Market research and polling outfit YouGov (YOU:AIM) has seen its shares dive nearly 50% since the company issued a profit warning on 20 June.

Amid lower client bookings than anticipated, the company now expects group revenue for the full year 2024 to be in the range of £324 million to £327 million compared with the consensus forecast of more than £340 million.

In response Liberum analyst Andrew Ripper has downgraded forecasts for pre-tax profit by 40% and 54% for full year 2024 and full year 2025, respectively, the latter to below the new consensus.

‘The real killer in the warning was the adjusted profit guidance, which implies a profit of just £13 million to £16 million in the second half of 2024 estimated after share-based payments,’ observes Liberum’s Ripper.

This encompasses increased spend on third party data in custom research, partly relating to B2B (business-to-business) survey work with Facebook-owner Meta Platforms (META:NASDAQ).

On 24 June YouGov shares hit a 52-week low – a far cry from its 12-month high of £12.30 and miles away from the heights above £16 reached in 2021.

In the company’s trading update on the 20 June, it blamed slow sales of data products alongside challenges in the EMEA (Europe, Middle East, Africa) region, but the former is probably a bigger problem.

Although data products profit has increased by 30% on a CAGR (compound annualised growth rate) between 2018 and 2023, profit fell by 9% in the first half of the July 2024 financial year with the company citing ‘continued pressure on client budgets and higher price competition’ at the time.

YouGov competitors include Morning Consult in North America – a peer of Brand Index and BGWI in the UK. This competition is not new, but they have been investing more in their offering than YouGov.

‘We’re unsure of the outlook for data products, there is a wide range of potential outcomes for next year and the balance sheet doesn’t leave much room for error,’ says Ripper at Liberum.
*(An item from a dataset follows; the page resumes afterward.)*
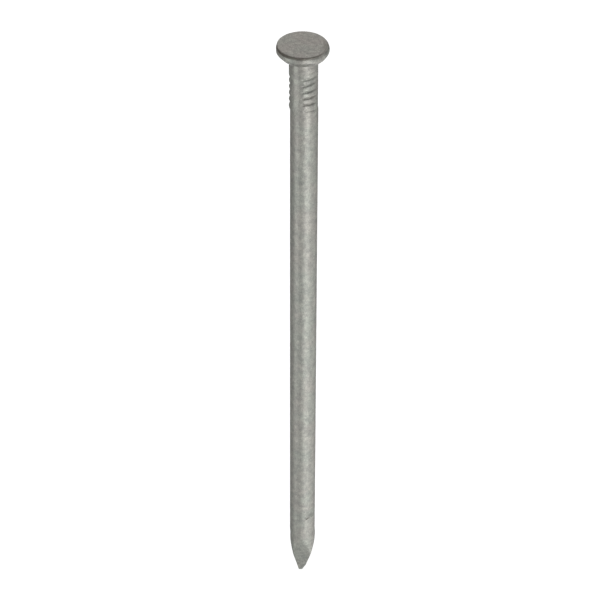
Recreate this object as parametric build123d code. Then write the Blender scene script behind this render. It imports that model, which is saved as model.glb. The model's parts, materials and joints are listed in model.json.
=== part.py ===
from build123d import *
import math
import os

# A galvanised round wire nail, 150 mm long, of 6 mm wire that the zinc makes a little thicker.
# It is one piece of steel wire: the head is upset from it, the grip marks are pressed by the
# dies that hold the wire while the head is struck, and the point is pinched by four cutters.
# A thin skin of zinc covers all of it, inside the same outline.
# +Z runs along the shank towards the head; the middle of the head's top face is the origin.

# ---- Driving dimensions, in millimetres and degrees --------------------------------------
SHANK_DIAMETER = 6.1
OVERALL_LENGTH = 152.0
ZINC_THICKNESS = 0.06

# The head's outline, from the flat top over the rim and the shoulder to the neck. Each depth
# is counted down from the top face, and each edge has its own radius.
HEAD_DIAMETER = 11.4
HEAD_TOP_DIAMETER = 10.9
TOP_EDGE_RADIUS = 0.3
RIM_START = 0.75
RIM_END = 1.5
RIM_EDGE_RADIUS = 0.6
SHOULDER_DIAMETER = 9.8
SHOULDER_DEPTH = 2.55
SHOULDER_RADIUS = 1.5
NECK_DEPTH = 3.6
HEAD_OFFSET = -0.35

GRIP_DIAMETER = 6.26
GRIP_OFFSET = -0.17
GRIP_END = 15.4
GRIP_RUNOUT = 0.9
GRIP_PITCH = 1.53
GRIP_GROOVE_TOOL_RADIUS = 0.45
GRIP_HALF_SPREAD = 55.0
# One row of grooves per die: the azimuth of its middle, counted from -Y towards +X, the
# distance of its first groove below the head's top face, the number of grooves and their depth.
GRIP_ROWS = ((50.0, 5.75, 7, 0.2), (230.0, 8.1, 5, 0.36))

POINT_LENGTH = 11.2
POINT_TIP_WIDTH = 0.6
POINT_TIP_OFFSET = -0.3

# One slanting nick on the side, a little above the point.
NICK_FROM_TOP = 132.55
NICK_AZIMUTH = 43.0
NICK_HALF_SPREAD = 32.0
NICK_DEPTH = 0.15
NICK_TOOL_RADIUS = 0.25
NICK_TILT = 7.0

# How far the head's cone reaches into the wire, so that the two join as one solid.
BURIED_STEP = 0.6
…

Other trouble spots for YouGov include senior management changes in the EMEA and DACH (Germany, Austria, and Switzerland) region, even if there is an ongoing recruitment process in place to appoint new heads for EMEA.

On a brighter note, the company’s recently acquired CPS (consumer panel services) business performed ‘in line with expectations’ and it continued to see increased demand for customised research solutions.